End Part Start Amendment Part

1. The authority citation for both 36 CFR part 242 and 50 CFR part 100 continues to read as follows:

End Amendment Part Start Authority

Authority: 16 U.S.C. 3, 472, 551, 668dd, 3101-3126; 18 U.S.C. 3551-3586; 43 U.S.C. 1733.

End Authority

Subpart D—Subsistence Taking of Fish and Wildlife

Start Amendment Part

2. In subpart D of 36 CFR part 242 and 50 CFR part 100, § _.27(c)(11) through (13) is revised to read as follows:

End Amendment Part
Subsistence taking of fish.
* * * * *

(c) * * *

(11) Transactions between rural residents. Rural residents may exchange in customary trade subsistence-harvested fish, their parts, or their eggs, legally taken under the regulations in this part, for cash from other rural residents. The Board may recognize regional differences and define customary trade differently for separate regions of the State.

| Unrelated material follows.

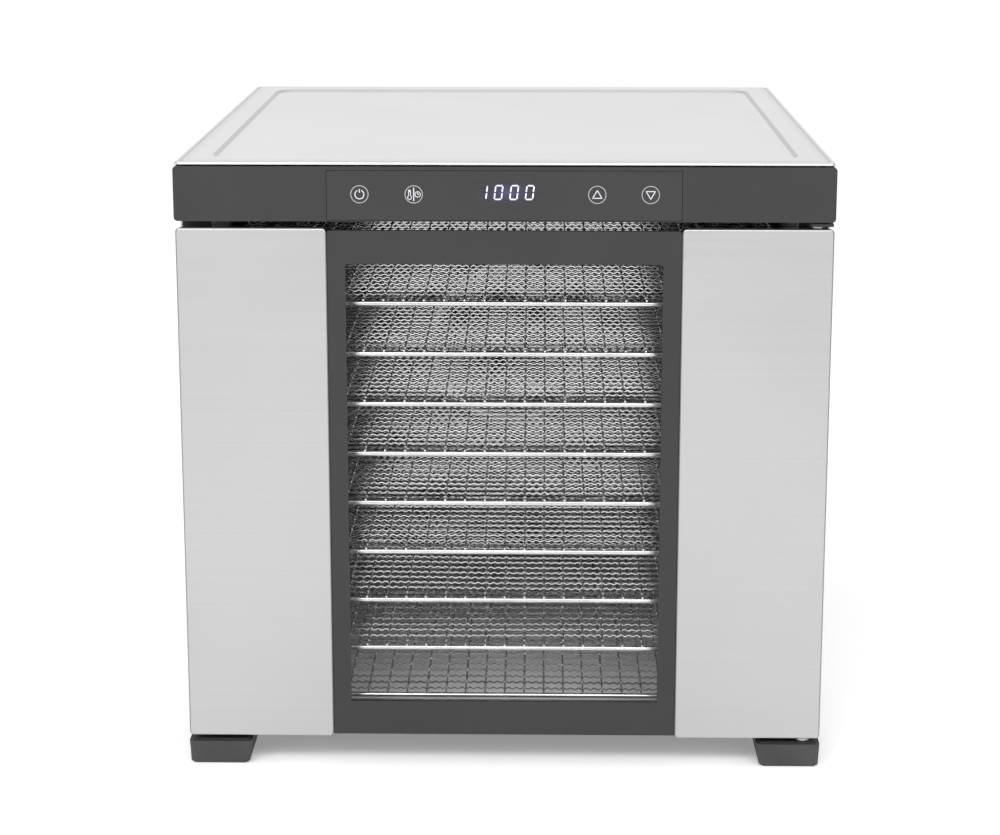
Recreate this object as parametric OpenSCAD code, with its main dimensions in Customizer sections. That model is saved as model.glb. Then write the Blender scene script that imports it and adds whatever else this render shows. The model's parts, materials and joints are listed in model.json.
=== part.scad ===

(12) Transactions between a rural resident and others. In customary trade, a rural resident may trade fish, their parts, or their eggs, legally taken under the regulations in this part, for cash from individuals other than rural residents if the individual who purchases the fish, their parts, or their eggs uses them for personal or family consumption. If you are not a rural resident, you may not sell fish, their parts, or their eggs taken under the regulations in this part. The Board may recognize regional differences and define customary trade differently for separate regions of the State.

(13) No sale to, nor purchase by, fisheries businesses.

(i) You may not sell fish, their parts, or their eggs taken under the regulations in this part to any individual, business, or organization required to be licensed as a fisheries business under Alaska Statute, AS 43.75.011 or to any other business as defined under Alaska Statute 43.70.110(1) as part of its business transactions.

(ii) If you are required to be licensed as a fisheries business under Alaska Statute AS 43.75.011 or are a business as defined under Alaska Statute 43.70.110(1), you may not purchase, receive, or sell fish, their parts, or their eggs taken under the regulations in this part as part of your business transactions.

* * * * *
Start Signature

Dated: March 24, 2003.

Thomas H. Boyd,

Acting Chair, Federal Subsistence Board.

Dated: March 25, 2003.

Kenneth E. Thompson,

Regional Subsistence Group Leader, USDA—Forest Service.